そんな中でも、「自習室に行くと自然と集中できる」と感じる子が多くいます。
これは、「場所による行動の切り替え」が無意識に働くからです。
たとえば:
- 自宅のリビング=リラックス
- 自分の部屋=遊び・くつろぎ
- 自習室=勉強・集中
というように、場所によって脳のモードが切り替わるのです。
つまり、「自習室=集中する場所」として脳が認識するようになると、場所に行くだけで自然と勉強モードに入れるようになります。
これは自己管理力がまだ育ちきっていない中学1年生にとって、大きな助けになります。
家庭の人との関係性も良好に保ちやすくなる
意外なメリットとして、「家族との関係が良くなる」という点も挙げられます。
自宅での勉強に対して、「集中しなさい」「スマホをやめなさい」などと注意が重なり、親子の間で衝突が起きることも少なくありません。

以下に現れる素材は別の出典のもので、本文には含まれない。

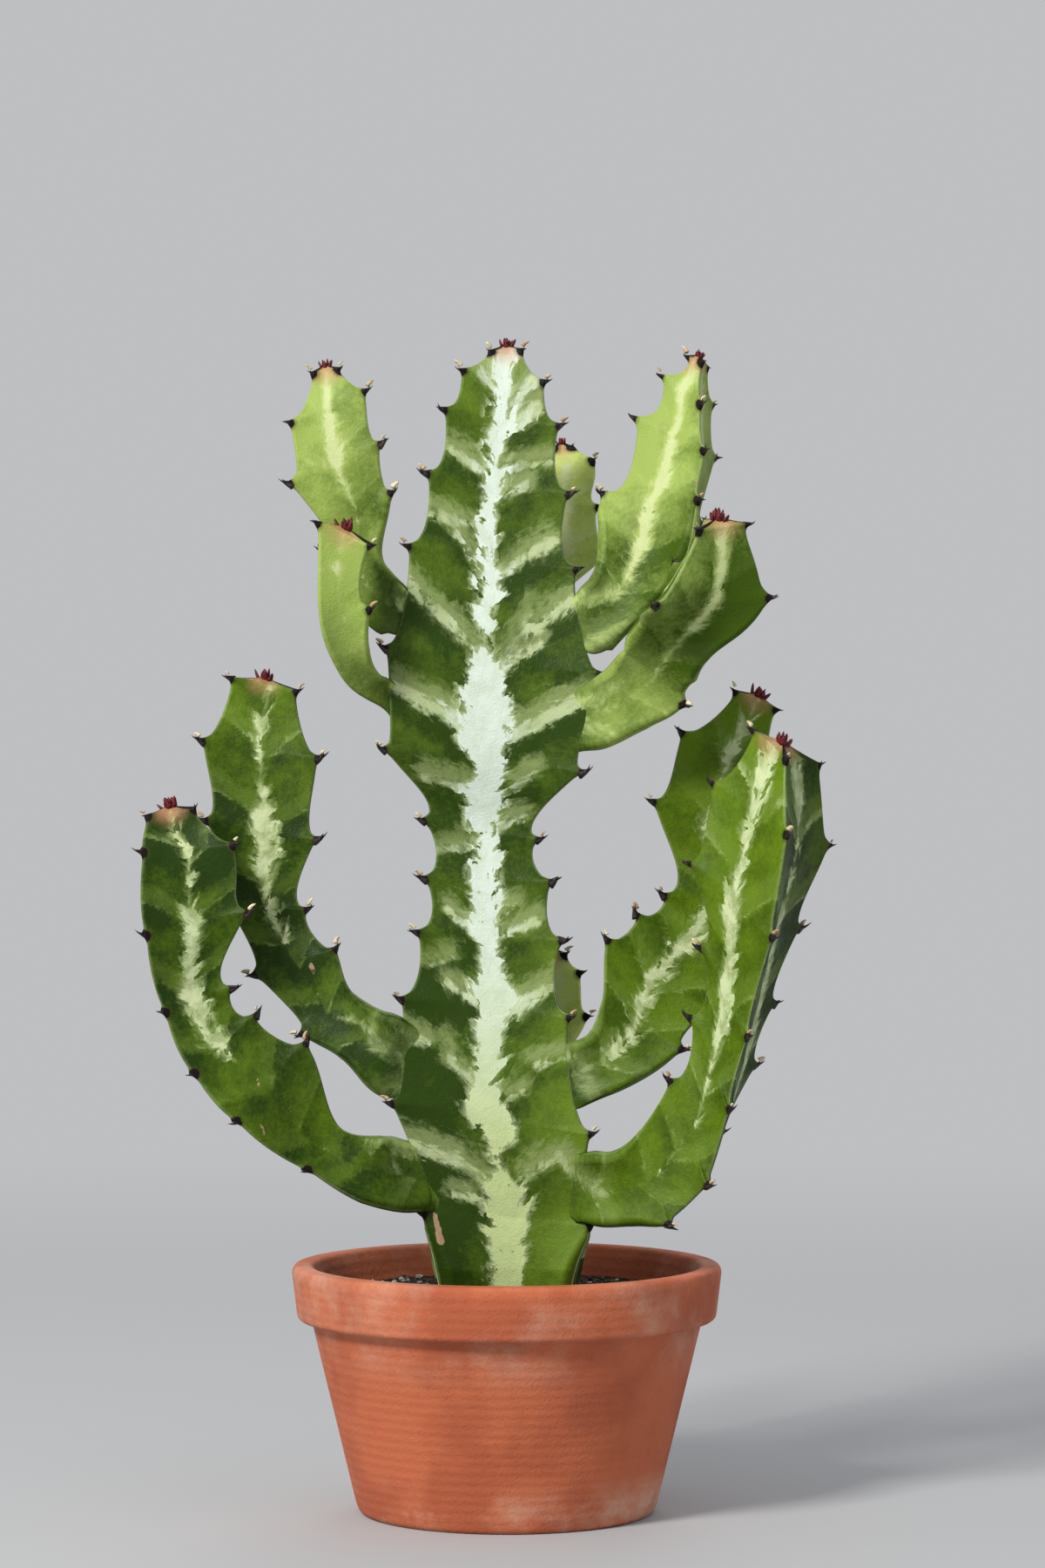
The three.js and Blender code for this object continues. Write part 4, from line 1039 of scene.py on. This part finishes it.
grow_branch(
    "branch_upper_right_front", young_skin, waves=(3, 4.5, 4),
    neck=[
        (17, 275, 16.5, 266, -11, 5), (23, 279, 23, 264, -13, 5), (30, 283.5, 29.5, 263.5, -16, 6),
        (37.5, 289.5, 46, 270.5, -21, 10),
    ],
    rows=[
        (42.5, 297, 60, 276.5, -27, 15, "R"), (45.5, 302, 61.5, 285, -32, 18, ""),
        (48.5, 307, 67, 293, -37, 22, ""), (51.5, 315, 90.5, 312, -46, 25, "LRB", 0, 0.85),
        (66, 338.5, 83.5, 339.5, -50, 20),
    ],
    band=[(0, 0, -4), (3, 0, -1), (6, 2, -1), (6.4, 2, 0.9), (7.3, 2, 2.0), (8, 1, 1.4)],
    streaks=[(0, 0.5), (3, 0.4), (6, 0.2), (8, 0.2)],
    # Its tone dips between rows 5.2 and 8, where its front turns away from the main light: painted shade
    youth_and_shade=[(0, 0.1), (2, 0.4), (3.6, 0.5), (5.2, 0.1), (6.2, -0.3), (7.3, -0.2), (8, 0.3)])
grow_branch(
    "branch_back_upper", shaded_skin, waves=(3.5, 3.5, 3.5),
    neck=[(-3, 301, 3, 301, 24), (-6.5, 304, 6.5, 304, 31), (-8, 310, 10, 310, 41)],
    rows=[
        (-1, 319, 22, 319, 49, 0, "B"), (6, 330, 34.5, 330, 53), (7, 346, 32, 346, 54),
        (10, 361, 29.5, 362, 53), (16, 366, 22, 366.5, 53, 0, "LR"),
    ],
    band=[(0, 0, 1), (7, 0, 1.6)],
    streaks=[(0, 0.3), (7, 0.5)],
    youth_and_shade=[(0, 0.3), (7, 0.9)])
grow_branch(
    "branch_back_lower", shaded_skin, waves=(3, 3, 3),
    neck=[(-3, 146, 3, 146, 19), (-6, 148, 6, 148, 27), (-6, 154, 14, 154, 40)],
    rows=[
        (1, 169, 28, 170.5, 47), (5, 184, 25.5, 185.5, 48), (11, 191, 20, 192, 47, 0, "LR"),
    ],
    band=[(0, 0, 1), (5, 0, 1.6)],
    streaks=[(0, 0.3), (5, 0.5)],
    youth_and_shade=[(0, 0.1), (3, 0.7), (5, 1.1)])
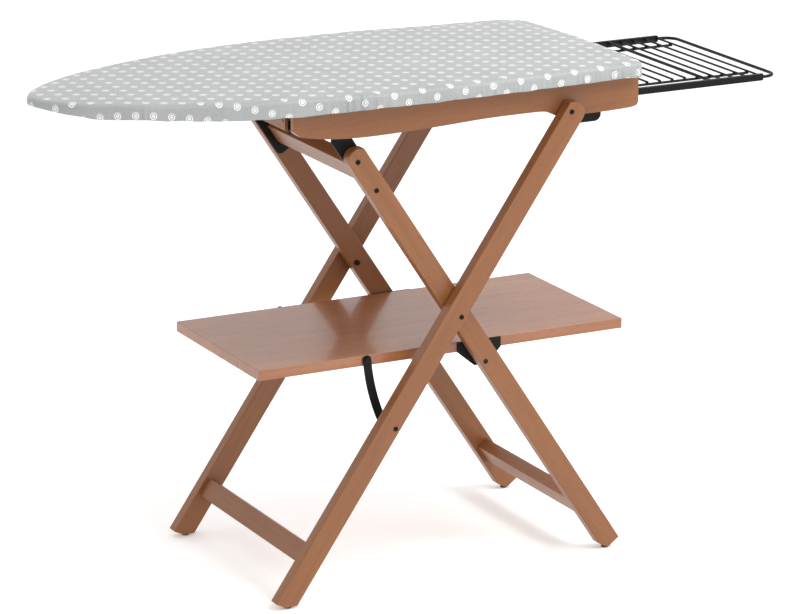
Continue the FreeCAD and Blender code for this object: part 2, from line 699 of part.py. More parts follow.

しかし、自習室でしっかり学習時間を確保できていれば、家庭ではリラックスして過ごせるようになり、家庭と勉強のバランスがうまく取れるようになります。
このように、家族との関係を良好に保つという意味でも、自習室は効果的な学習環境と言えるのです。
テスト勉強でよくある失敗とその対策
失敗例 | 対処法 |
ワークを写して終わり | 時間を区切って“自力で解く”習慣をつける。2周目で理解度チェック |
苦手科目を後回し | 毎日「苦手15分」タイムを設けて少しずつ克服 |
計画倒れで焦る | 「完璧な計画」ではなく「実行しやすい計画」にする |
夜更かしで翌日寝不足 | 21時には学習終了し、22時には就寝するサイクルを |
家庭でできるサポートのヒント(保護者向け)
中学1年生はまだ自律が十分でなく、家庭のサポートが学習の土台になります。
- 勉強時間を見守るだけでOK。「ちゃんとやってるね」と声かけを
- 計画表を一緒に作って“見える化”する習慣をサポート
- 過干渉せず、「やってみよう」という姿勢を後押しする関わり方を心がける
成功を一緒に喜び、失敗を責めず「次どうする?」と建設的な声かけをすることが、子どもの成長につながります。
まとめ
中学1年生の期末テストは、知識を測るだけのものではありません。
「どのように勉強すれば成果が出るのか」を学び、自分なりの勉強法を確立する最初の機会です。
大切なのは、「とりあえずやる」ではなく、「目的を持って取り組む」こと。
そして、一人で悩まず、信頼できる場所(自習室や先生)をうまく活用することです。
これからの3年間、そして高校受験へと続く長い学びの道のりを、ここでしっかりと歩み始めましょう。